In 1998, while trying to escape a relationship she described as abusive, she went to her boyfriend's house carrying a stun gun. He beat her with it, according to court records. Hayes packed up her belongings and moved to central Oregon.

She set up an environmental nonprofit and in 2002 was the Democratic nominee for a legislative district in Bend. She met Kitzhaber in the waning days of his second term as governor when he campaigned for her.

Hayes lost her race. Kitzhaber left office at the beginning of 2003 and announced days later that he and his wife were divorcing. Later, he and Hayes reconnected, and their relationship became romantic.

In 2010, after eight years out of office, Kitzhaber made a successful comeback bid and became Oregon's only governor to serve more than two terms.

Hayes took an active role in Kitzhaber's administration. She used the title "first lady," though the two have never married, and ran public initiatives targeting poverty and hunger. Privately, she was a frequent presence at meetings.

Kitzhaber told reporters last month he's in love with Hayes, but he's not blinded by it.
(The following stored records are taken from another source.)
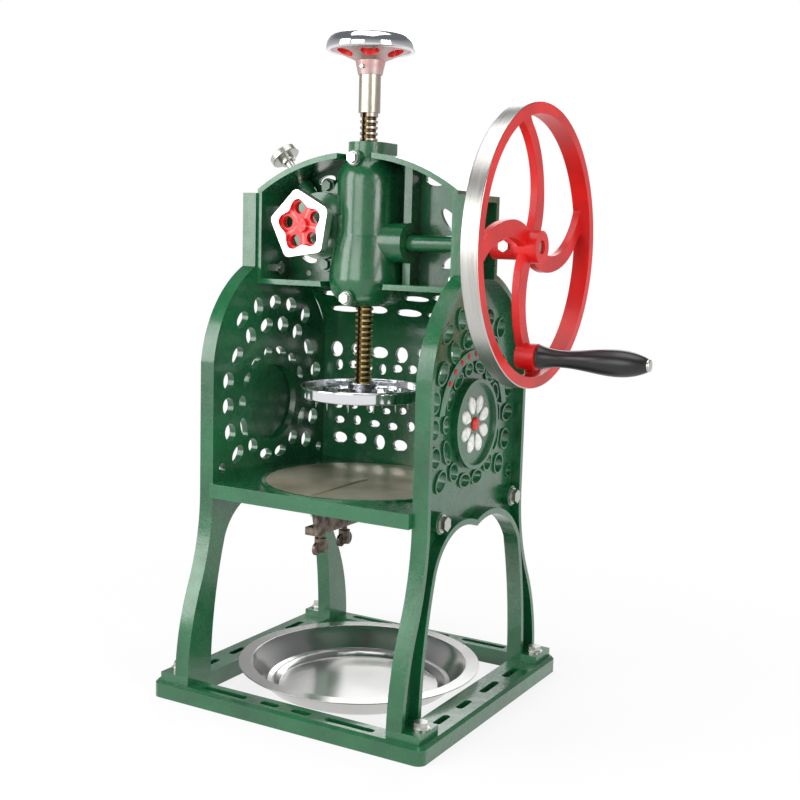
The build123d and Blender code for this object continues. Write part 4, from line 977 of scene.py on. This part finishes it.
coat_node("spindle", greased)

# ---- Feed knob and brake head
# A five-cornered iron casting with a polished, nickel-plated face. The five-lobed hollow in
# its face is filled with red enamel, which thins to pink on the ridges between the lobes. The
# brake screw's knurled head is zinc-plated steel.
knob_axle = (-0.052, 0.0, 0.497)
lobe_turn = math.radians(26.6)
hollow_radius = 0.0238
lobe_depth = 0.0032
enamel_ahead_of = -0.0365
nickel_and_red, tree, where = new_material("nickel_plate_with_red_enamel_hollow")
axle = add(
    tree,
    "ShaderNodeVectorMath",
    {"operation": "ADD", 1: tuple(-c for c in knob_axle)},
    [(0, where)],
)
axes = add(tree, "ShaderNodeSeparateXYZ", {}, [(0, axle.outputs[0])])
angle = add(
    tree,
    "ShaderNodeMath",
    {"operation": "ARCTAN2"},
    [(0, axes.outputs["Z"]), (1, axes.outputs["X"])],
)
fifths = add(
    tree,
    "ShaderNodeMath",
    {"operation": "MULTIPLY_ADD", 1: 5.0, 2: -5.0 * lobe_turn},
    [(0, angle.outputs[0])],
)
wave = add(tree, "ShaderNodeMath", {"operation": "COSINE"}, [(0, fifths.outputs[0])])
flat = add(
    tree, "ShaderNodeCombineXYZ", {}, [("X", axes.outputs["X"]), ("Y", axes.outputs["Z"])]
)
radius = add(tree, "ShaderNodeVectorMath", {"operation": "LENGTH"}, [(0, flat.outputs[0])])
lobes = add(
    tree,
    "ShaderNodeMath",
    {"operation": "MULTIPLY_ADD", 1: lobe_depth, 2: hollow_radius},
    [(0, wave.outputs[0])],
)
inside = add(
    tree,
    "ShaderNodeMath",
    {"operation": "LESS_THAN"},
    [(0, radius.outputs["Value"]), (1, lobes.outputs[0])],
)
ahead = add(
    tree,
    "ShaderNodeMath",
    {"operation": "LESS_THAN", 1: enamel_ahead_of},
    [(0, axes.outputs["Y"])],
)
red = add(
    tree,
    "ShaderNodeMath",
    {"operation": "MULTIPLY"},
    [(0, inside.outputs[0]), (1, ahead.outputs[0])],
)
ridge = add(
    tree,
    "ShaderNodeMapRange",
    {"From Min": -1.0, "From Max": -0.86, "To Min": 1.0, "To Max": 0.0},
    [("Value", wave.outputs[0])],
)
thin = add(
    tree,
    "ShaderNodeMix",
    {"data_type": "RGBA", 6: linear("#d8171a"), 7: linear("#e8807c")},
    [(0, ridge.outputs["Result"])],
)
tone = add(
    tree,
    "ShaderNodeMix",
    {"data_type": "RGBA", 6: linear("#e4e3e1")},
    [(0, red.outputs[0]), (7, thin.outputs[2])],
)
bare = add(tree, "ShaderNodeMath", {"operation": "SUBTRACT", 0: 1.0}, [(1, red.outputs[0])])
grit = add(
    tree, "ShaderNodeTexNoise", {"Scale": repeats(4.1667), "Detail": 2.0}, [("Vector", where)]
)
rough = add(
    tree,
    "ShaderNodeMapRange",
    {"To Min": 0.26, "To Max": 0.4},
    [("Value", grit.outputs["Fac"])],
)
body = add(
    tree,
    "ShaderNodeBsdfPrincipled",
    {},
    [
        ("Base Color", tone.outputs[2]),
        ("Metallic", bare.outputs[0]),
        ("Roughness", rough.outputs[0]),
    ],
)
add(tree, "ShaderNodeOutputMaterial", {}, [("Surface", body.outputs[0])])
finished_copy("feed_knob", "feed_knob", [nickel_and_red], 0.0006)
finished_copy("brake_screw_head", "brake_screw", [zinc], 0.0003)

# ---- Tray
# Spun and polished stainless steel sheet, standing loose inside the base. Fingers have left
# it with smears, duller and brighter patches about 60 mm across.
stainless, tree, where = new_material("spun_stainless_steel")
smears = add(
    tree, "ShaderNodeTexNoise", {"Scale": repeats(62.5), "Detail": 3.0}, [("Vector", where)]
)
rough = add(
    tree,
    "ShaderNodeMapRange",
    {"To Min": 0.14, "To Max": 0.26},
    [("Value", smears.outputs["Fac"])],
)
body = add(
    tree,
    "ShaderNodeBsdfPrincipled",
    {"Metallic": 1.0, "Base Color": linear("#c9c8c6")},
    [("Roughness", rough.outputs[0])],
)
add(tree, "ShaderNodeOutputMaterial", {}, [("Surface", body.outputs[0])])
finished_copy("tray", "tray", [stainless], 0.0003)
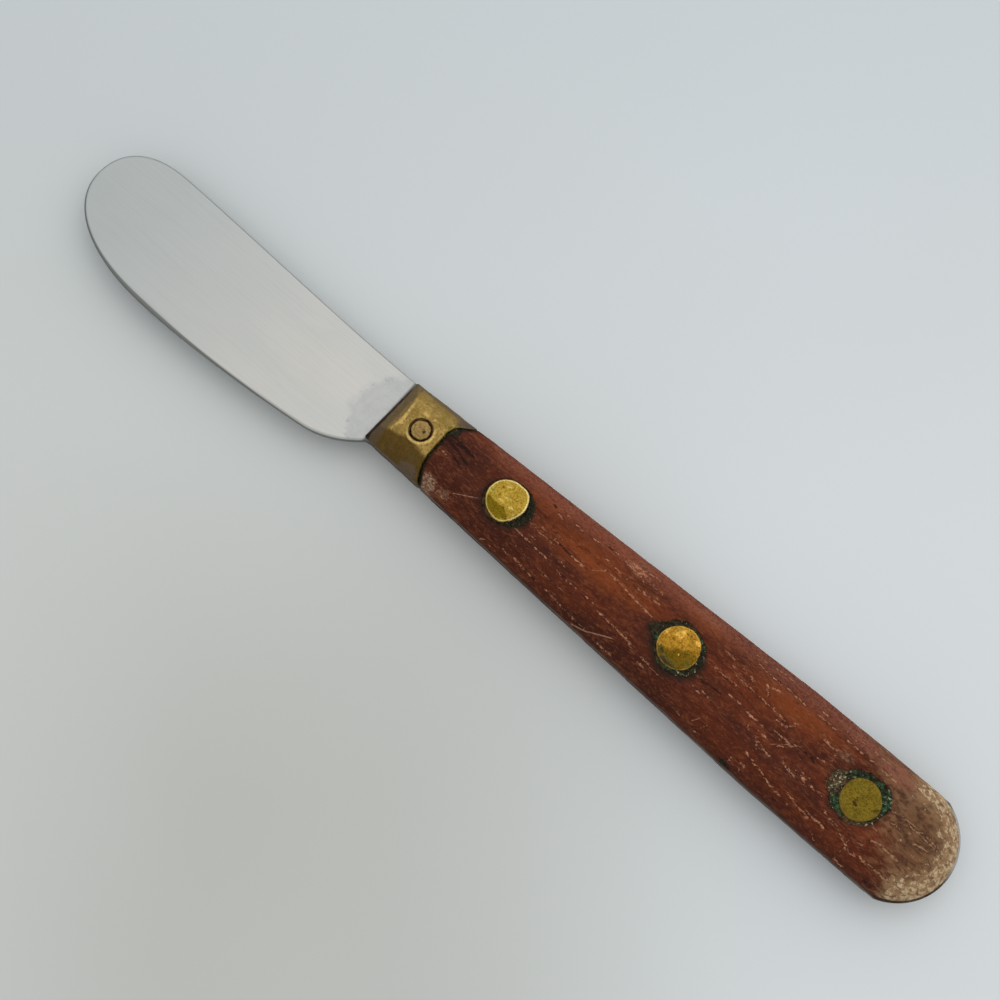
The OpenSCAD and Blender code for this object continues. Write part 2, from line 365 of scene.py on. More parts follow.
# %% Shape the sheet
def shape_sheet():
    """Extrude the outline, inset its rim and its bevel, and mirror the half below."""
    bm = bmesh.new()
    face = bm.faces.new([bm.verts.new(place) for place in outline])
    grown = bmesh.ops.extrude_face_region(bm, geom=[face])["geom"]
    bmesh.ops.translate(bm, verts=[v for v in grown if isinstance(v, bmesh.types.BMVert)],
                        vec=(0, 0, rim_half))
    top = next(f for f in grown if isinstance(f, bmesh.types.BMFace))
    bmesh.ops.delete(bm, geom=[f for f in bm.faces if f is not top and abs(f.normal.z) > 0.9],
                     context="FACES_ONLY")
    ring = bmesh.ops.inset_region(bm, faces=[top], thickness=ease, use_even_offset=True)["faces"]
    inner = set(top.verts)
    for f in ring:
        outer = [v for v in f.verts if v not in inner]
        for v in (v for v in f.verts if v in inner and v.co.z < rim_half + 0.001):
            nearest = min(outer, key=lambda o: (o.co - v.co).length)
            v.co = nearest.co + (v.co - nearest.co) * bevel_growth(nearest.co)
            v.co.z = flat_height(v.co.x)
    bmesh.ops.inset_region(bm, faces=[top], thickness=bevel_line, use_even_offset=True)
    for v in bm.verts:
        if v.co.z > rim_half + 0.01:
            v.co.z = flat_height(v.co.x)
    bmesh.ops.mirror(bm, geom=bm.verts[:] + bm.edges[:] + bm.faces[:], axis="Z", merge_dist=0.0001)
    bmesh.ops.remove_doubles(bm, verts=bm.verts, dist=0.0001)
    return bm


# %% [markdown]
# ## The finish of the steel
# The blade was polished along its length and has gone satin from years of washing. Its colour is
# painted a shade darker towards the tip as a painted reflection, and beside the bolster, where no
# cloth reaches, a dull mottled film is left. A painted shadow line lies along the bolster's front,
# the ground bevel is painted darker as a painted reflection, and the tang's edge between the
# scales is painted dark and mottled.

# %% Places and grains of the steel
steel_finish, places, shader = new_finish("satin_steel")
split = add_node(places.tree, "SeparateXYZ", 0, (places,)).socket.node
run, across, up = (Value(socket) for socket in split.outputs)
brush = grain(turned(places, 2, (0.1, 8, 8)), 1, 4, 0.6)
haze = grain(turned(places, 0, (0.05, 0.12, 0.12)), 1, 3, 0.5, 0.3)
fleck = grain(places, 0.9, 3, 0.6, 0.5)
spatter = grain(places, 5.5, 2, 0.5)
cloud = grain(turned(places, 0, (0.5, 0.5, 0.5), (2, 4, 0)), 1, 4, 0.6, 0.6)
dusky = grain(turned(places, 0, (0.22, 1.2, 3.2)), 1, 5, 0.65, 0.3)
print("grains of the steel are ready")

# %% Satin steel
# The film ends in a cloudy bow round the bolster, and its end is a darker line.
bow = (across - 1) * (across - 1)
film_left = cloud * 4 + 3.8 + bow * -0.09 - run
film = film_left.step(-0.8, 1.2)
film_line = film_left.step(-0.7, 0.2) * film_left.step(1.6, 0.3) * fleck.step(0.5, 0.62)
filmed = lay(fleck.step(0.35, 0.65), (168, 170, 169), (178, 179, 177))

# How deep a place lies below the flat face tells the ground bevel from the face. The bevel is
# painted darker, most towards the belly, as a painted reflection.
flat = (run * -thinning + (root_half + thinning * root_x)).math("MINIMUM", root_half)
ground = (flat - abs(up) - run.step(30, 5, 0, 0.22)).step(0.02, 0.1)
# The tang's edge is painted dark and mottled, darkest where it meets the scales, and lighter at the
# butt on the spine's side.
tang_share = run.step(-0.2, -1)
tang_edge_colour = coats(
    lay(dusky.step(0.36, 0.66), (62, 50, 41), (116, 104, 90)),
    ((abs(up) + (dusky * 0.5 - 0.25)).step(0.45, 0.8, 0, 0.6), (50, 41, 34)),
    (across.step(1.5, -2.5) * run.step(-97, -99.5), (150, 150, 146)))
# The first tone is a painted reflection: the steel a shade darker towards the tip, warmer at the heel.
colour = coats(
    lay(run.step(4, 62), (187, 184, 179), (165, 169, 168)),
    (haze.step(0.35, 0.65, 0, 0.4), (172, 175, 173)),
    (brush.step(0.45, 0.7, 0, 0.14), (143, 146, 144)),
    (film * 0.6, filmed),
    (film_line * 0.5, (146, 147, 146)),
    # Painted shadow: a dark line on the steel right at the bolster's front.
    (run.step(0.5, 0.05, 0, 0.75), (66, 60, 52)),
    (spatter.step(0.68, 0.74) * run.step(8.5, 3) * 0.4, (112, 112, 108)),
    # Painted reflection: the ground bevel darker, most towards the belly.
    (ground * across.step(1, 6, 0.05, 0.75), (104, 106, 101)),
    (tang_share, tang_edge_colour))
rough = brush.step(0.3, 0.7, 0.34, 0.42) + film.math("MAXIMUM", tang_share) * 0.16
dress(shader, colour, rough, metallic=1.0)
relief(shader, brush + fleck * film, 0.012, 0.5)
seat(shape_sheet(), "blade_sheet", steel_finish, "blade")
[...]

Also Thursday, a spokesman for the Department of Administrative Services, which maintains the state email archives, confirmed a newspaper report that the governor's office had asked that Kitzhaber's personal emails be deleted from the archives.

Matt Shelby said the agency had discovered Kitzhaber's personal emails were being mistakenly forwarded to the server and then informed Kitzhaber's office. The governor's office asked that personal emails be deleted from the server, and the agency said it could not do that, Shelby said.

The governor's office is going through the emails to determine which are public records under Oregon law, de said.